TL;DR There is a race condition that causes FindProvidersAsync to miss a provider

I was experimenting with testground using a lossless network and TCP. In my experiment I am using 200 nodes, each providing a record. Then each node executes FindProvidersAsync for all 200 records. Many times 3-4 out of 40000 requests were not successful but this shouldn't happen.

Through trial and error I figured out that this was caused here

https://github.com/libp2p/go-libp2p-kad-dht/blob/5a8437e5aece37e5b4912f8e00dceb1f68f60cba/routing.go#L533

ps.TryAdd(prov.ID) increases the size of ps and this is a sufficient condition for this function to return true:

https://github.com/libp2p/go-libp2p-kad-dht/blob/5a8437e5aece37e5b4912f8e00dceb1f68f60cba/routing.go#L559

However, this causes followUpCtx to cancel hence the code jumps to

https://github.com/libp2p/go-libp2p-kad-dht/blob/5a8437e5aece37e5b4912f8e00dceb1f68f60cba/routing.go#L537

If this happens fast, the provider may not be returned back, since this happens in the previous line:

https://github.com/libp2p/go-libp2p-kad-dht/blob/5a8437e5aece37e5b4912f8e00dceb1f68f60cba/routing.go#L536

I (probably) solved this problem by using a lock. So lines 533-541 in my code look like this

peersetMutex.Lock()if ps.TryAdd(prov.ID) { logger.Debugf("using provider: %s", prov) select { case peerOut <- *prov: sentprov = 1 case <-ctx.Done(): logger.Debug("context timed out sending more providers") return nil, ctx.Err() } }peersetMutex.Unlock()

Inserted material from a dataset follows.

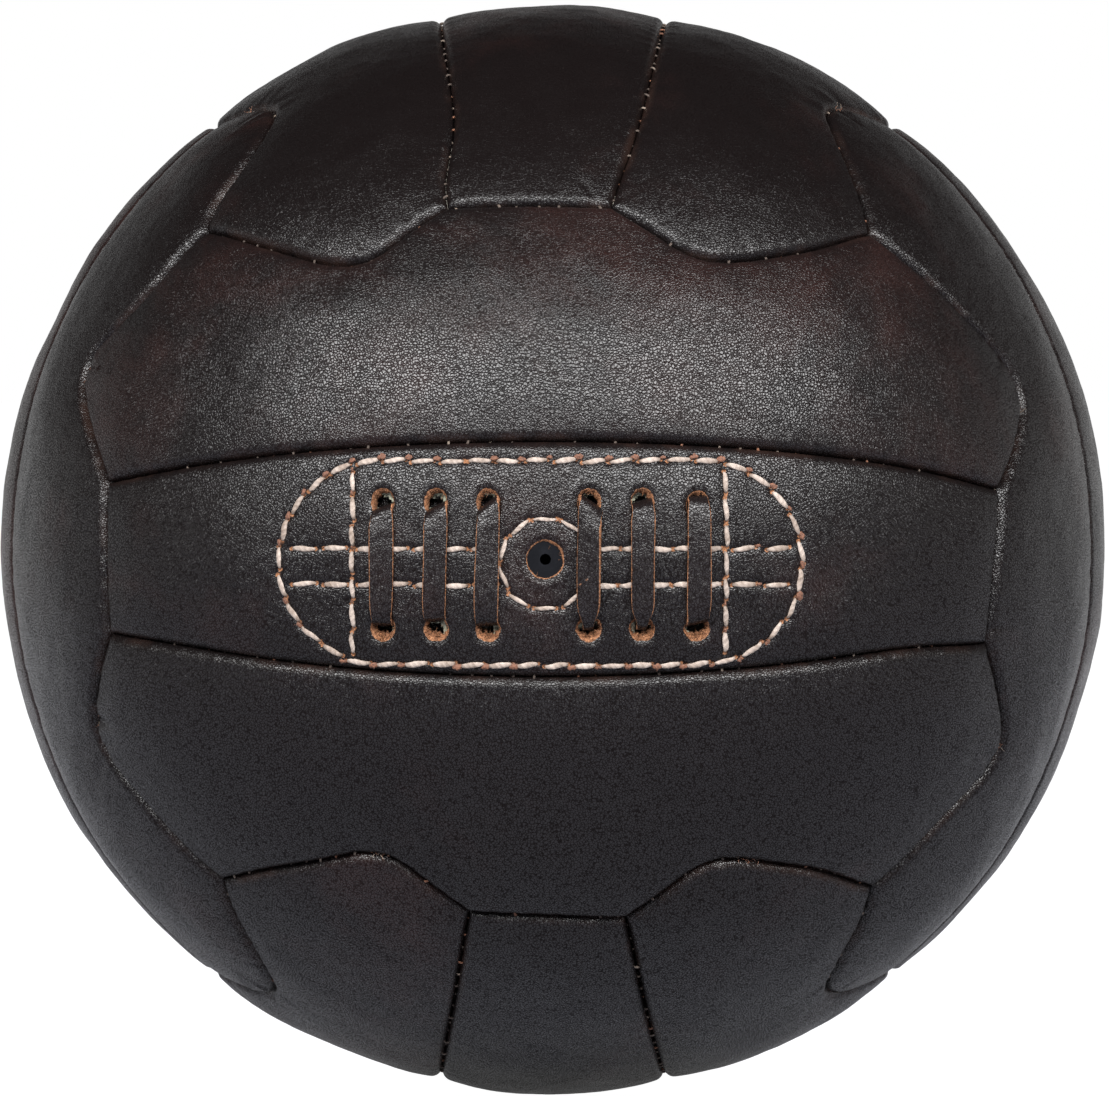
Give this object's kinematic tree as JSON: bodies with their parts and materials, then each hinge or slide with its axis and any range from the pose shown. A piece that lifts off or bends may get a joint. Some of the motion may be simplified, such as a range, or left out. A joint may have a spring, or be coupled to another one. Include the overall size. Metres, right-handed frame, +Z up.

And then I modified the function in line 559 as follows:

func() bool { peersetMutex.Lock() output:= !findAll && ps.Size() >= count peersetMutex.Unlock() return output }

— You are receiving this because you are subscribed to this thread. Reply to this email directly, view it on GitHub https://github.com/libp2p/go-libp2p-kad-dht/issues/750, or unsubscribe https://github.com/notifications/unsubscribe-auth/AAAI4ST7VWHI7JWLY5674BDUHK6ZRANCNFSM5GEYXY7A . Triage notifications on the go with GitHub Mobile for iOS https://apps.apple.com/app/apple-store/id1477376905?ct=notification-email&mt=8&pt=524675 or Android https://play.google.com/store/apps/details?id=com.github.android&referrer=utm_campaign%3Dnotification-email%26utm_medium%3Demail%26utm_source%3Dgithub.

nikosft commented 2 years ago

In order to determine whether the bug is there, I used a variable that counted the records sent through peerOut. So the validation code looked similar to the following:

if ps.TryAdd(prov.ID) {
    logger.Debugf("using provider: %s", prov)
    select {
    case peerOut <- *prov:
             returnedItems++
    case <-ctx.Done():
        logger.Debug("context timed out sending more providers")
                if returnedItems < ps.Size() {
                      logger.Debug("!!!Something strange happened!!!")
                 } 
        return nil, ctx.Err()
    }
}

May be try something like that, i.e., add somewhere a condition that checks how many providers we have send back before closing the channel.

vyzo commented 2 years ago

@aschmahmann thoughts on the matter?

aschmahmann commented 2 years ago

@vyzo without looking too deeply at this I'd say I'd believe that a context cancellation race could occur here. There's some tradeoff around if the channel is allowed to backup and hold open a goroutine due to backpressure or if there's a maximal amount of waiting time. For example, using locking if findProvidersAsync returned a channel that didn't close until the caller had read everything off the channel it could be waiting for a while. That's not necessarily a bad thing, but it's a tradeoff here that doesn't seem very worthwhile.

This doesn't seem like a high priority item, but a fix that doesn't involve an excessive amount of locking seems reasonable. One fix that comes to mind is adding a condition in the cancel case that checks why it was cancelled, and if it was due to a Stop condition then decide when to abort. We'd have to decide what the abort semantics are though, such as:

WDYT?

nikosft commented 2 years ago

I run go test . -run TestProvidesMany -count=100 and three tests failed (with the error reported in issue #726). I modified https://github.com/libp2p/go-libp2p-kad-dht/blob/5a8437e5aece37e5b4912f8e00dceb1f68f60cba/routing.go#L533

As follows:

if ps.TryAdd(prov.ID) {
   peerOut <- *prov
}

Which removes the race condition. Then I run go test . -run TestProvidesMany -count=100 three times and gave my no error. I did not extensively test it but there is a chance that issue #726 is related to this one.

@aschmahmann WRT

One fix that comes to mind is adding a condition in the cancel case that checks why it was cancelled

The context included in the select statement is created here https://github.com/libp2p/go-libp2p-kad-dht/blob/5a8437e5aece37e5b4912f8e00dceb1f68f60cba/query.go#L108 and it is always stopped when the requested number of providers is found. So it is not an exceptional case. This context is stopped with every FindProvidersAsync call and, at least in our experiments, the race condition appears approximately once every 1000 requests.

vyzo commented 2 years ago

I don't think we should hang the goroutine -- immediately sending down the channel seems like the sanest option.